I'm happy with the conical nuts that I made. The anodizing process had sludged the threat of some of the nuts, which is a well known problem, so I ran the tap through again. To prevent corrosion problems with the stainless bolts I used an anti seizing paste. To lock the nuts I will have to apply a drop of kit on the edge of the nuts. On the traveler on of the nuts froze up. It is nice to have hex head bolts, as it is easy to stay in the centre when drilling the head loose.

The mast foot and parts for the mast raising system are now in place as well. I glued these on with a strong glue. The mast foot is mainly loaded in compression. The glue is for the side loads as the screws are only there to fix the mast foot in position. I also glued the end fittings of the boom in place.

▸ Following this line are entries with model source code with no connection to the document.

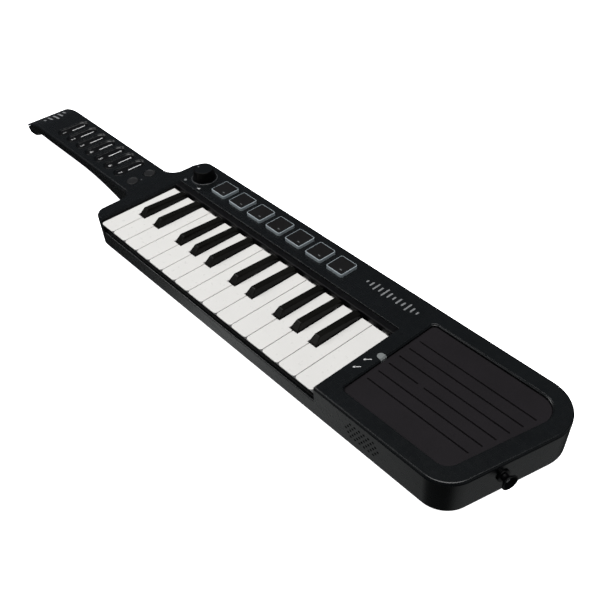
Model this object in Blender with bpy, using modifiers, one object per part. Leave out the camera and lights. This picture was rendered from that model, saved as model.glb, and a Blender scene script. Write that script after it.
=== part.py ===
"""A keyboard worn on a strap: a flat body with two octaves of small keys, and a chord neck.

Lengths are in metres. The design is drawn in the keyboard's own frame: X runs along the keys from the
left edge of the first white key, Y runs back from the front edge of the white keys, and Z runs up from
the tops of the white keys. The root empty places that frame, so that the part's origin is at the middle
of the underside of the whole object.
"""

import math

import bmesh
import bpy
from mathutils import Matrix, Vector

MM = 0.001

# Keys
KEY_PITCH = 20.0 * MM
WHITE_KEYS = 15
OCTAVE = 7
KEY_GAP = 0.6 * MM
KEY_END = 85.2 * MM
LIP_THICKNESS = 1.4 * MM
LIP_DEPTH = 4.6 * MM
KEY_UNDERSIDE = -9.0 * MM
KEY_CORNER = 2.8 * MM
TAIL_END = 104.0 * MM
TAIL_TOP = -4.5 * MM
TAIL_WIDTH = 6.4 * MM
HOOK_FRONT = 101.6 * MM
HOOK_BOTTOM = -12.0 * MM
PIVOT_Y = 99.5 * MM
PIVOT_Z = -9.0 * MM
BLACK_CENTRES = (0.91, 2.09, 3.90, 5.02, 6.15)
BLACK_WIDTH = 9.0 * MM
BLACK_FRONT = 34.8 * MM
BLACK_NOSE = 40.2 * MM
BLACK_HEIGHT = 6.2 * MM
BLACK_REAR_HEIGHT = 3.2 * MM
BLACK_UNDERSIDE = -7.0 * MM
BLACK_DRAFT = 0.27
BLACK_LEAN = 0.01 * MM
BLACK_CLEARANCE = 0.8 * MM
BLACK_ROOM = 1.0 * MM

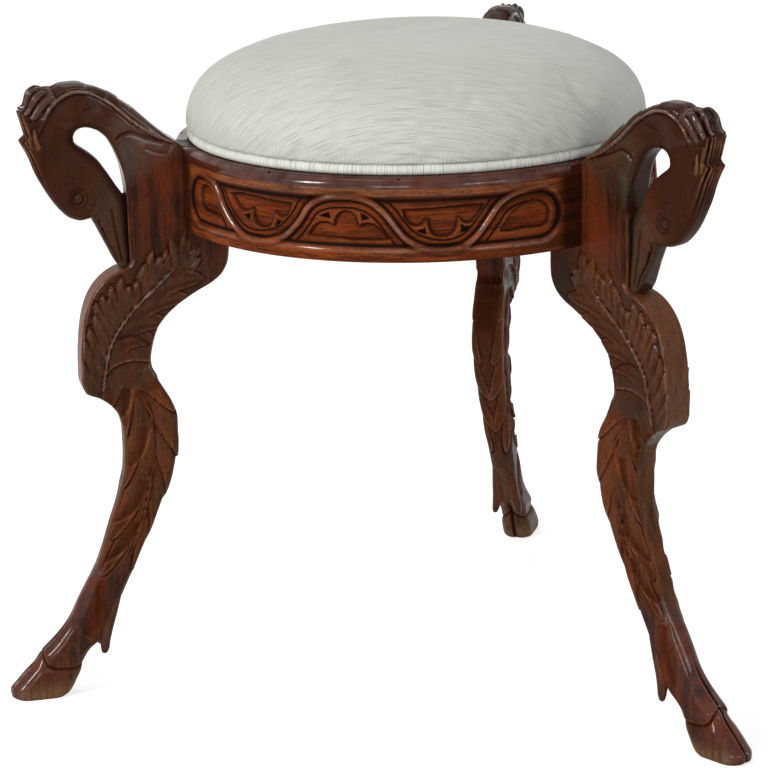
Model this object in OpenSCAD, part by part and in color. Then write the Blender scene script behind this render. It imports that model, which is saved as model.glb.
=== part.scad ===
// Round upholstered stool on three swan-headed cabriole legs with cloven hooves.
// The stool's axis is Z, the floor is z = 0. Each leg lies in one upright plane through the axis,
// and three curved, panelled rails are dowelled between the legs.
// The seat is a stuffed round pad on a wooden ring, screwed up through the corner blocks.

/* [Seat] */
// Diameter of the seat over its welt
seat_d = 356; // [320:2:400]
// Height of the pad's crown above the top of the frame
cushion_h = 78; // [60:1:95]
// Diameter of the welt cord round the foot of the pad
welt_d = 8; // [6:0.5:10]
// Thickness of the velvet cover
cover_t = 1.5; // [1:0.1:2]
// Thickness of the wooden seat ring
ring_t = 18; // [15:1:22]
// Width of the wooden seat ring, from its outer edge inward
ring_w = 50; // [44:1:60]
// Width of one webbing strap
strap_w = 50; // [40:1:54]
// Thickness of one webbing strap
strap_t = 1.2; // [0.8:0.1:2]
// Thickness of the hessian over the webbing
hessian_t = 0.8; // [0.6:0.1:1.5]
// Thickness of the dust cover under the seat
dust_t = 0.8; // [0.6:0.1:1.1]

/* [Frame] */
// Height of the top of the frame, where the seat rests
frame_h = 434; // [400:2:470]
// Height of a curved rail
rail_h = 54; // [48:1:60]
// Thickness of a curved rail
rail_t = 22; // [20:1:26]
// How far the rails stand out beyond the seat's welt
rail_proud = 9; // [7:0.5:12]
// Height of the moulding on top of the rails
moulding_h = 8; // [7:0.5:10]
// Depth of the carved panel in a rail
panel_depth = 4; // [2:0.5:6]
// Height of the plain strip above and below the panel
panel_strip = 7; // [5:0.5:9]
// Plain width between the panel's end and the leg
panel_margin = 13; // [9:1:20]
// Height of a corner block
block_h = 32; // [28:1:38]
// Half the length of a corner block's inner face
block_half = 50; // [42:1:56]
// Depth of a corner block behind the rails
block_depth = 37; // [34:1:42]

/* [Legs] */
// Thickness of the plank that a leg is carved from
leg_t = 26; // [22:1:32]
// How far the toe stands out from the inner edge of the post
leg_throw = 187.5; // [170:0.5:205]
// Height of the swan's neck above the top of the frame
neck_rise = 53.5; // [45:0.5:66]
// How far the post's inner edge stands in behind the rails
post_inset = 12.5; // [8:0.5:18]
// Length of a dewclaw
dewclaw_l = 18; // [14:1:22]

/* [Joints and fasteners] */
// Diameter of the dowels between legs and rails
dowel_d = 8; // [6:1:10]
// Depth of a dowel in a rail
dowel_depth = 18; // [12:1:22]
// Upright distance between the two dowels of a leg
dowel_pitch = 28; // [22:1:30]
// Shank diameter of the screws
screw_d = 4; // [3:0.5:5]
// Length of the screws from blocks to rails
block_screw_l = 46; // [42:1:50]
// How far the seat screws bite into the seat ring
seat_screw_bite = 14; // [8:1:14]
// Diameter of the moulding's brads
brad_d = 1.6; // [1.2:0.1:2.5]
// Length of the moulding's brads
brad_l = 20; // [14:1:26]
// Diameter of a cover tack's head
tack_d = 6; // [4:0.5:7]
// Number of cover tacks
tack_count = 24; // [12:3:30]

/* [Hidden] */
$fn = 96;

// Directions of the three legs. A piece that lies between or behind legs is drawn
// for a leg at angle 0, and then turned to its own leg.
leg_left_a = 210;
leg_right_a = 330;
leg_back_a = 90;
leg_spacing = 120;
leg_turns = [0, leg_spacing, 2 * leg_spacing];
rail_middle_a = leg_spacing / 2;
half_turn = 180;
right_angle = 90;
full_turn = 360;

// Overrun of every cut, and the clearance of soft pieces
over = 1;
soft_gap = 0.3;

// Places that follow from the driving sizes
rail_r = seat_d / 2 + rail_proud;
rail_in = rail_r - rail_t;
rail_top = frame_h - moulding_h;
rail_z = rail_top - rail_h;
post_in = rail_in - post_inset;
dowel_r = (rail_r + rail_in) / 2;
dowel_z = rail_z + rail_h / 2 + moulding_h / 8;

// Colours of the woods, the fabrics and the metal
wood = [0.26, 0.10, 0.05];
plain_wood = [0.55, 0.38, 0.22];
velvet = [0.72, 0.75, 0.71];
cloth = [0.62, 0.52, 0.36];
black_cloth = [0.08, 0.08, 0.08];
steel = [0.60, 0.60, 0.62];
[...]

As I work alone I constantly need to help myself by fixing spanners in place so I can tighten bolts and nuts. For the jib track and the water ballast bailers I needed some help. An extra set of hands makes for easy work and goes much quicker. I'm about halfway now in mounting all parts. As I also fixed the plastic guide strips for the cabin pop top I was able to check the fitting of the top. Perfect.

In between I also started splicing the side stays and made the screacher halyard. The aluminium work for the rear mast support is ready as well. On the cockpit seats I planned to use EVA foam. Experience from other users have shown that this foam is too soft and breaks down. I decided to revert to Kiwigrip. It is less durable for your cloth, but I will mostly use a comfort seat or cushions anyway.